Loyalty or inertia? Biding time or saving money?
The feeling here is that we may be in the midst of a dark period in Met history. Other than Niese, thus far the youngsters have shown very, very little to get excited about. Ownership finally reared its head when the chance to save millions in the KRod situation presented itself. Jeff has already laid the groundwork for lowered expectations with a trial balloon suggesting that someone already here (Takahashi? Parnell?) might do enough the rest of the way to be considered the 2011 closer. This would, of course, mean an opportunity to spend—or save–many more millions.
The way Citi was conceived, the way the team made zero significant changes other than Bay despite 2009’s results and the WFAN fiasco last fall, the way there has been absolutely zero done in the wake of now nearly two months of truly offensive offense-free baseball, and the way that ownership finally awakened when there were millions to be saved on KRod all combine to paint a very unpleasant picture.
There is some hope, to be sure, with a team that will return David Wright, Jose Reyes, a contract-year Carlos Beltran, Jason Bay, and the seemingly excellent 1-2-3 of Johan, Dickey, and Niese. But there simply is no way this team will contend without dramatic improvement to the secondary group that supports the mainstays. As this space has pointed out, in 2006 we had Floyd, Valentin, LoDuca, Chavez, Oliver, Bradford, and Sanchez. The supporting cast has diminished in quality every year, bottoming out in 2009 and 2010.
Will the Wilpons take the time and spend the required money to change this once and for all?

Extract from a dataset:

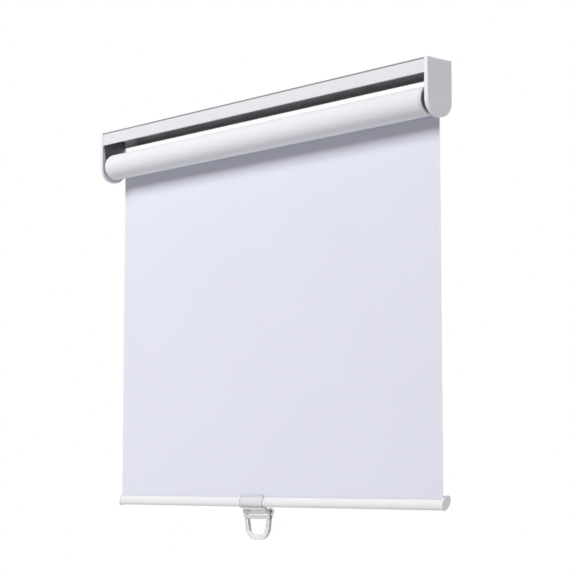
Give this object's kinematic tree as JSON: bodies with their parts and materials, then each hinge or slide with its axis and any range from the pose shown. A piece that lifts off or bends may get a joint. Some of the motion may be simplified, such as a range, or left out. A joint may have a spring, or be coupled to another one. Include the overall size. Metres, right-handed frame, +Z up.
{
  "type": "roller shade",
  "caption": "Cordless spring roller shade: cloth on a roller under a channel headrail, hung off the back of the roll to an oval bottom rail with a clip-on pull ring.",
  "frame": {"origin": "centre of the headrail's flat top face, which is screwed up against a ceiling or lintel", "axes": "+X along the headrail to the right end as seen from the room, +Y away from the room towards the window, +Z up"},
  "size_m": [0.61, 0.0501, 0.543],
  "materials": {
    "white_channel": "smooth satin white powder coat on extruded aluminium",
    "white_rail": "smooth satin white powder coat on extruded aluminium",
    "cap_plastic": "fine satin white moulding",
    "dark_steel": "dark grey phosphated pressed steel",
    "zinc_steel": "zinc-plated pressed steel",
    "spring_steel": "drawn spring wire, oiled",
    "tube_alloy": "mill-finish extrusion",
    "natural_nylon": "natural nylon moulding",
    "dark_plastic": "dark grey glass-filled moulding",
    "shade_fabric": "close-woven coated polyester, cool white",
    "clear_plastic": "clear polycarbonate moulding"
  },
  "bodies": {
    "headrail": {"headrail": "white_channel", "end_cap_left": "cap_plastic", "end_cap_right": "cap_plastic", "bracket_left": "dark_steel", "bracket_right": "dark_steel", "bracket_screws": "dark_steel", "pin_bearing": "natural_nylon", "shaft_socket": "dark_plastic", "spring_shaft": "zinc_steel", "shaft_clip": "spring_steel", "brake_hub": "dark_plastic", "spring_anchor": "natural_nylon", "torsion_spring": "spring_steel", "shade_cloth": "shade_fabric"},
    "roller": {"roller_tube": "tube_alloy", "cloth_spline": "natural_nylon", "fabric_roll": "shade_fabric", "end_plug_right": "dark_plastic", "end_ring_right": "natural_nylon", "end_plug_left": "natural_nylon", "drive_plug": "natural_nylon", "brake_cover": "dark_plastic", "wrap_spring": "spring_steel", "idle_spring": "spring_steel"},
    "idle_pin": {"idle_pin": "zinc_steel"},
    "bottom_rail": {"bottom_rail": "white_rail", "hem_rod": "natural_nylon", "rail_cap_left": "cap_plastic", "rail_cap_right": "cap_plastic", "pull_clip": "clear_plastic"},
    "pull_ring": {"pull_ring": "clear_plastic"}
  },
  "joints": [
    {"name": "roller_spin", "type": "hinge", "parent": "headrail", "child": "roller", "pos_m": [0, 0, -0.0457], "axis": [1, 0, 0], "range_deg": [-4446, 1440], "deforming": ["torsion_spring"]},
    {"name": "rail_travel", "type": "slide", "parent": "headrail", "child": "bottom_rail", "axis": [0, 0, 1], "range_m": [-1.327, 0.43], "deforming": ["shade_cloth"]},
    {"name": "idle_pin_push", "type": "slide", "parent": "roller", "child": "idle_pin", "axis": [1, 0, 0], "range_m": [0, 0.0044], "stiffness_N_per_m": 900, "springref_m": -0.004, "deforming": ["idle_spring"]},
    {"name": "ring_swing", "type": "hinge", "parent": "bottom_rail", "child": "pull_ring", "pos_m": [-0.0297, 0.0257, -0.508], "axis": [-1, 0, 0], "range_deg": [-90, 75]}
  ],
  "couplings": [
    {"joint": "rail_travel", "follows": "roller_spin", "m_per_rad": 0.0171}
  ]
}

The expensive signing of their first round draft pick might show promise. But then again, it might also be another example of what some contend is doing just enough to satisfy just enough of the fan base to stave off mass defections.
Is the KRod incident the beginning of ownership presenting clear consequences to their players, or just a way for them to save desperately needed millions?
Was cutting Cora done to begin improving the supporting cast and amassing a war chest for 2011 expenditures, or just putting 2-point-something million in the mattress?
Only time will tell what the answers are to these and other questions.
But whether one is a Catatonic Optimist or a Nattering Nabob of Negativity, what we have seen thus far is not very encouraging.
It is hard to believe that another offseason will have us debating “breaking up the core” and whether it is this group’s “last chance” and if their “window” is closing. But here we are. Again.
One thing that we will most definitely and finally see without fail is whether or not winning is indeed the Wilpons’ top concern and priority. Failure to jettison Ollie and Slappy and not spending serious money on improvements to the bullpen, the back end of the rotation, second base, and the bench will lead to another season of discontent.
How many more seasons like this the average fan will endure is most definitely as questionable as the Wilpons’ commitment to winning is.